The newspapers picked up the story and raced to outdo one another in tabloid sensationalism. One item of interest was that Trooper Henry Dickson, who was independently investigating the case, had mysteriously disappeared in June 1923. People believed he was spirited away or paid off to drop his investigation.

At first, Middlesex County prosecutor John Toolan (succeeding Stricker) had no intention of re-opening the case. Then he moved it to Somerset County, where Francis Bergen had succeeded Beekman, who had died. On July 28th, Bergen requested the presence of Justice of the Peace, William Sutphen at the county courthouse. Based on new evidence, he issued warrants for the arrest of Mrs. Hall. She hired Robert McCarter, a well-known trial lawyer, to represent her, and he teamed up with Clarence E. Case as assistant chief defense counsel. The state responded by replacing Bergen with the more powerful and experienced state senator Alexander Simpson, a savvy lawyer, five feet tall, from Hudson County.

Simpson was horrified by the amount of evidence that was gone, including Willie Stevens gun, which had been returned to him (and had also been proven to have been disabled long before 1922). He interviewed Jane Gibson and announced his intention to proceed. Very shortly thereafter Jim Mills admitted that he had indeed known about the affair his wife was having and that he had threatened divorce, but had not had the time or money for it.

Arrest warrants were issued for Willie Stevens and Henry Carpender. A hearing was scheduled that took four days, and in the end, after fifty witnesses were called, bail was denied for both men as they were committed to go before a Grand Jury. It was Simpsons contention that Mrs. Hall had gotten caught up in a murder, but she herself did not do it. There were people, however, who claimed that she had hired someone to do the job and was therefore guiltier than Simpson was saying.

Another investigation was launched, which sought to break down Henry Stevens alibi, and which brought forth the testimony of St.

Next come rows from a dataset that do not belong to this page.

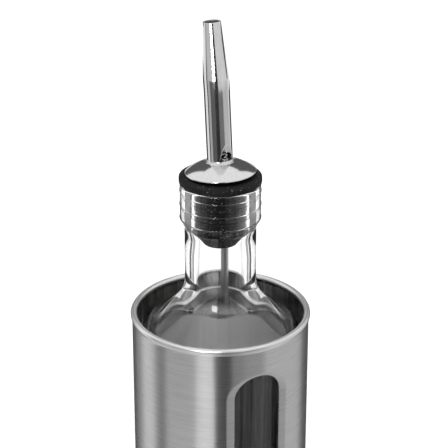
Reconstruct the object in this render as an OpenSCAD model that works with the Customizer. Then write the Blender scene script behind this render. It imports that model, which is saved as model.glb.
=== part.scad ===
// Oil and vinegar bottle: a glass bottle that stands in a brushed steel sleeve with a window,
// and is closed by a rubber cork with a polished steel pourer.
// The origin is the centre of the underside, +Z runs up the bottle, and the window looks along -Y.

/* [Steel sleeve] */
// Height of the sleeve, from the table to the top of its rolled rim
sleeve_top = 190; // [170:1:230]
// Outer diameter of the sleeve's tube
sleeve_d = 67; // [62:0.5:74]
// Thickness of the sleeve's sheet steel
sleeve_wall = 0.7; // [0.5:0.1:1]
// Diameter of the roll along the rim
rim_roll_d = 2.4; // [2:0.1:3]
// How far the rolled rim stands out from the tube
rim_proud = 0.55; // [0.3:0.05:0.8]

/* [Window] */
// Width of the window slot
slot_w = 18.5; // [14:0.5:20]
// Distance from the top of the rim down to the top of the slot
slot_drop = 12.7; // [10:0.1:25]
// Distance from the table up to the bottom of the slot
slot_rise = 26; // [20:1:60]
// Width of the pressed flat at each side of the slot
slot_border = 3.1; // [2:0.1:3.6]
// Width of the pressed flat above and below the slot
slot_lip = 0.9; // [0.6:0.1:2]

/* [Base] */
// How far the foot pad stands below the sleeve's lower edge
foot_proud = 1; // [0.6:0.1:1.5]
// Thickness of the foot pad
foot_t = 3; // [2.4:0.1:4]
// Thickness of the pressed steel base
base_t = 0.8; // [0.6:0.1:1.2]
// Thickness of the cushion's floor, which carries the bottle
cushion_t = 2; // [1.5:0.1:3]
// Height of the cushion's edge around the bottle's heel
cushion_edge_h = 9; // [6:0.5:14]

/* [Glass bottle] */
// Gap between the bottle and the pressed flat beside the window
glass_gap = 0.32; // [0.3:0.01:0.8]
// Thickness of the body's glass
glass_wall = 3; // [2:0.1:3.5]
// Thickness of the glass floor
glass_floor = 6; // [4.5:0.5:9]
// Radius of the heel
heel_r = 5; // [3.5:0.5:7]
// How far the underside is pushed up in its middle
punt_h = 1.6; // [1:0.1:2.4]
// Distance from the top of the rim down to where the shoulder starts
shoulder_drop = 10.5; // [6:0.5:20]
// Radius between the body and the shoulder's slope
shoulder_r = 7; // [5:0.5:9]
// Slope of the shoulder
shoulder_angle = 40; // [35:1:50]
// Radius between the shoulder's slope and the neck
neck_fillet_r = 14; // [10:1:18]
// Outer diameter of the neck
neck_d = 26.8; // [25:0.1:27.5]
// Inner diameter of the neck
neck_bore_d = 18.5; // [17:0.1:19]
// Length of the neck, from its fillet to the lip
neck_h = 38.9; // [36:0.1:50]

/* [Bottle mouth] */
// Outer diameter of the band around the mouth
mouth_d = 30; // [29:0.1:32]
// Height of that band
mouth_h = 14.2; // [12:0.1:16]
// Inner diameter of the mouth
mouth_bore_d = 19.8; // [19.2:0.1:20.4]
// Distance from one moulded ring to the next
ring_pitch = 5.25; // [4:0.05:5.5]
// How far the moulded rings stand out
ring_h = 0.3; // [0.2:0.05:0.5]

/* [Cork] */
// Diameter of the cork's flange
flange_d = 30.7; // [29.6:0.1:32]
// Height of the flange's upright side
flange_side_h = 2; // [1.2:0.1:2.5]
// Height of the flange's sloped top
flange_slope_h = 1.1; // [0.8:0.1:1.5]
// Length of the cork below the lip
cork_depth = 24; // [20:0.5:26]
// Length of the tapered nose
nose_h = 5.6; // [4:0.1:7]
// Diameter of the nose's end
nose_d = 13; // [12.4:0.1:14]
// Number of sealing ribs
rib_count = 4; // [3:1:5]
// Height of the sealing ribs over the cork's core
rib_h = 0.45; // [0.3:0.05:0.8]

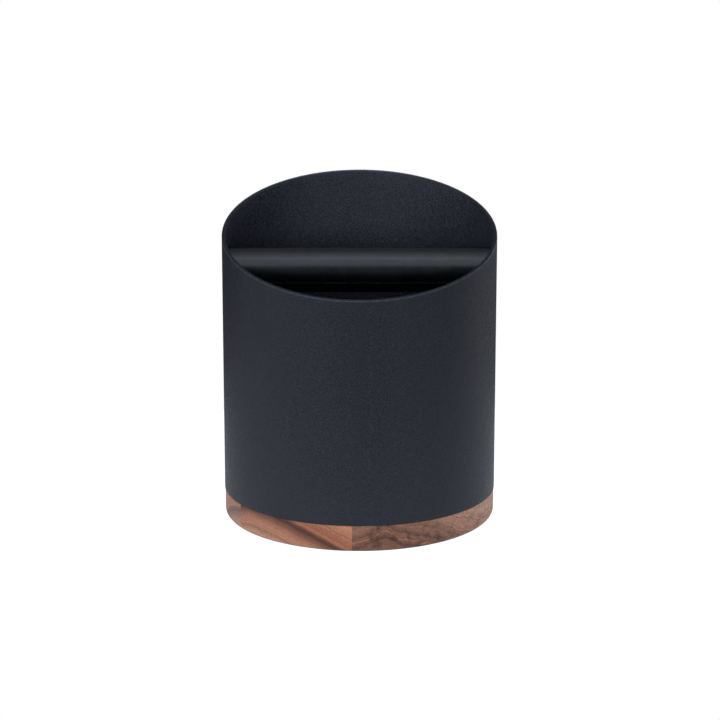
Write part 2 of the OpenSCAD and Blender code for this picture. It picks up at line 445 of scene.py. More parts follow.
def hexagon_cutter(corner_r, depth):
    """A hexagon socket's cutter, open at 0 and above, with a coned bottom."""
    turns = [radians(60 * i) for i in range(6)]
    cone_r, cone_depth = SOCKET_CONE_SHARE * corner_r, SOCKET_CONE_DEPTH_SHARE * corner_r
    rings = [
        [(0, 0, -depth - cone_depth)],
        [(cone_r * cos(a), cone_r * sin(a), -depth) for a in turns],
        [(corner_r * cos(a), corner_r * sin(a), -depth) for a in turns],
        [(corner_r * cos(a), corner_r * sin(a), CUT_PAST) for a in turns],
        [(0, 0, CUT_PAST)],
    ]
    return skin("cutter", rings)


def countersunk_screw(shank_r, head_r, length):
    """A countersunk socket screw along Z, with its face at 0."""
    profile = [
        (0, -length),
        (shank_r - SCREW_TIP, -length),
        (shank_r, SCREW_TIP - length),
        (shank_r, shank_r - head_r),
        (head_r - HEAD_RIM, -HEAD_RIM),
        (head_r - HEAD_RIM / 2, -HEAD_RIM / 4),
        (head_r - HEAD_RIM, 0),
        (0, 0),
    ]
    screw = turned("screw", profile, AROUND_SMALL)
    carve(screw, [hexagon_cutter(SOCKET_SHARE * head_r, SOCKET_DEPTH_SHARE * head_r)])
    soften(screw, SCREW_ROUND, 2)
    return screw


def build_bracket_screws():
    """The four screws that hold the saddles, two on each side."""
    length = bracket_screw_hi.x - BORE_R + BRACKET_SCREW_GRIP
    screws = [
        place(countersunk_screw(BRACKET_SCREW_R, BRACKET_SCREW_HEAD_R, length), matrix)
        for matrix in bracket_screw_places()
    ]
    return join("saddle_screws", screws)


def build_cap_screws():
    """The two screws that hold the caps, along the bar's axis."""
    screws = [
        place(
            countersunk_screw(CAP_SCREW_R, CAP_SCREW_HEAD_R, CAP_SCREW_LENGTH),
            outwards(side, cap_screw_hi.x, 0, BAR_Z),
        )
        for side in (-1, 1)
    ]
    return join("bar_end_screws", screws)


def base_screw():
    """One base screw, on its axis: a pan-head socket screw that points up."""
    face, head_top, tip = base_screw_lo.z, base_screw_lo.z + BASE_SCREW_HEAD_H, base_screw_hi.z
    crown_at = (BASE_SCREW_HEAD_R - BASE_SCREW_CROWN, face + BASE_SCREW_CROWN)
    profile = [
        (0, face),
        *arc(crown_at, BASE_SCREW_CROWN, -90, 0, 6),
        (BASE_SCREW_HEAD_R, head_top),
        (BASE_SCREW_R, head_top),
        (BASE_SCREW_R, tip - SCREW_TIP),
        (BASE_SCREW_R - SCREW_TIP, tip),
        (0, tip),
    ]
    screw = turned("screw", profile, AROUND_SMALL)
    socket = hexagon_cutter(SOCKET_SHARE * BASE_SCREW_HEAD_R, BASE_SOCKET_DEPTH)
    face_down = Matrix.Translation((0, 0, face)) @ Matrix.Rotation(pi, 4, "X")
    carve(screw, [place(socket, face_down)])
    soften(screw, BASE_SCREW_ROUND, 2)
    return screw


def base_washer():
    """The washer over one base screw's head, on its axis."""
    inner, outer, low, high = BASE_SCREW_R + CLEAR_HOLE, WASHER_R, washer_lo.z, washer_hi.z
    profile = [(inner, low), (outer, low), (outer, high), (inner, high)]
    washer = turned("washer", profile, AROUND_SMALL)
    soften(washer, WASHER_ROUND, 2)
    return washer


def build_base_screws():
    """The four screws that hold the base."""
    return join("base_fixing_screws", [place(base_screw(), matrix) for matrix in base_screw_places()])


def build_base_washers():
    """The four washers of the base's screws."""
    return join("base_fixing_washers", [place(base_washer(), matrix) for matrix in base_screw_places()])


# ---- Saddles ----


def build_bracket():
    """The right saddle: a U round the liner with a tongue below for its two screws."""
    outer_r, liner_r = bracket_hi.y, liner_hi.y
    tongue_z = bracket_lo.z - BAR_Z + TONGUE_R
    meet = degrees(acos((outer_r**2 - TONGUE_R**2) ** 0.5 / outer_r)) - 90
    outline = [
        *arc((0, 0), liner_r, 180, 360, 40),
        *arc((0, 0), outer_r, 0, meet, 20),
        *arc((0, tongue_z), TONGUE_R, 0, -180, 24),
        *arc((0, 0), outer_r, -180 - meet, -180, 20),
    ]
    bracket = across("right_saddle", outline, bracket_lo.x, BORE_R)
    soften(bracket, SADDLE_ROUND)
    return bracket


def build_liner():
    """The right saddle's liner, whose flats keep the bar's cap from turning."""
    bore_r = BAR_R + BODY_GAP
    half_w = CAP_HALF_W + BODY_GAP
    corner = degrees(acos(half_w / bore_r))
    outline = [
        (-half_w, 0),
        *arc((0, 0), bore_r, 180 + corner, 360 - corner, 40),
        (half_w, 0),
        *arc((0, 0), liner_hi.y, 0, -180, 48),
    ]
    liner = across("right_saddle_liner", outline, liner_lo.x, BORE_R)
    soften(liner, LINER_ROUND)
    return liner


# ---- Knock bar ----


def build_cap():
    """The right end cap: a disc with two flats below, bent like the wall outside and sunk for its screw."""
    corner = degrees(acos(CAP_HALF_W / BAR_R))
    ledge = degrees(asin(CAP_LEDGE_H / BAR_R))
    outline = [
        *arc((0, 0), BAR_R, ledge, 180 - ledge, 72),
        (-CAP_HALF_W, CAP_LEDGE_H),
        *arc((0, 0), BAR_R, 180 + corner, 360 - corner, 48),
        (CAP_HALF_W, CAP_LEDGE_H),
    ]
    cap = across("right_bar_cap", outline, core_hi.x, cap_hi.x)
    soften(cap, CAP_ROUND)
    cutter = countersink(CAP_SCREW_R, CAP_SCREW_HEAD_R, CAP_SCREW_LENGTH)
    carve(cap, [place(cutter, outwards(1, cap_screw_hi.x, 0, BAR_Z))])
    return cap


def seam_turns():
    """Angles round the sleeve, evenly spaced and close together at each parting line."""
    turns = [2 * pi * i / AROUND_SLEEVE for i in range(AROUND_SLEEVE)]
    step, steps = SEAM_W / BAR_R / 4, 3
    for seam in SEAM_ANGLES:
        turns = [a for a in turns if abs(a - seam) > steps * step]
        turns += [seam + step * i for i in range(-steps, steps + 1)]
    return sorted(turns)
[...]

Johns vestryman, Ralph Gorsline (rumored to have once had an affair with Mrs. Mills). This man admitted that he had been in De Russeys Lane the night of the murder. He had turned there around ten twenty p.m. and had begun to back out when he heard a shot, a womans scream, and then three shots. The scream died to a moan and then stopped altogether.

Grand Jury testimony included a report from a man who had seen scratches on Mrs. Halls face on the day of her husbands funeral, and a woman who placed Henry Stevens in New Brunswick on Friday, September 15th. There was also a report from the ranks of the choir that Gorsline had threatened Mrs. Mills to get her to give up the rector, and that hed been spying on her, along with a woman who wanted the rector for herself.

The Grand Jury indicted Mrs. Hall, her two brothers, and Henry Carpender of the murders of Reverend Hall and Mrs. Mills. Stevens was arrested and the four defendants were arraigned. Each pleaded not guilty, and only Mrs. Hall was allowed to remain free on a substantial bail.

Then state trooper Dickman, who was located imprisoned in Alcatraz for desertion, was brought to New Jersey to give his statement. He said he had been paid to drop his investigation and leave the state.

Simpson then asked that Carpender be tried separately from the other three, because the evidence against him was different, and the request was granted. The first trial was scheduled for November 3rd.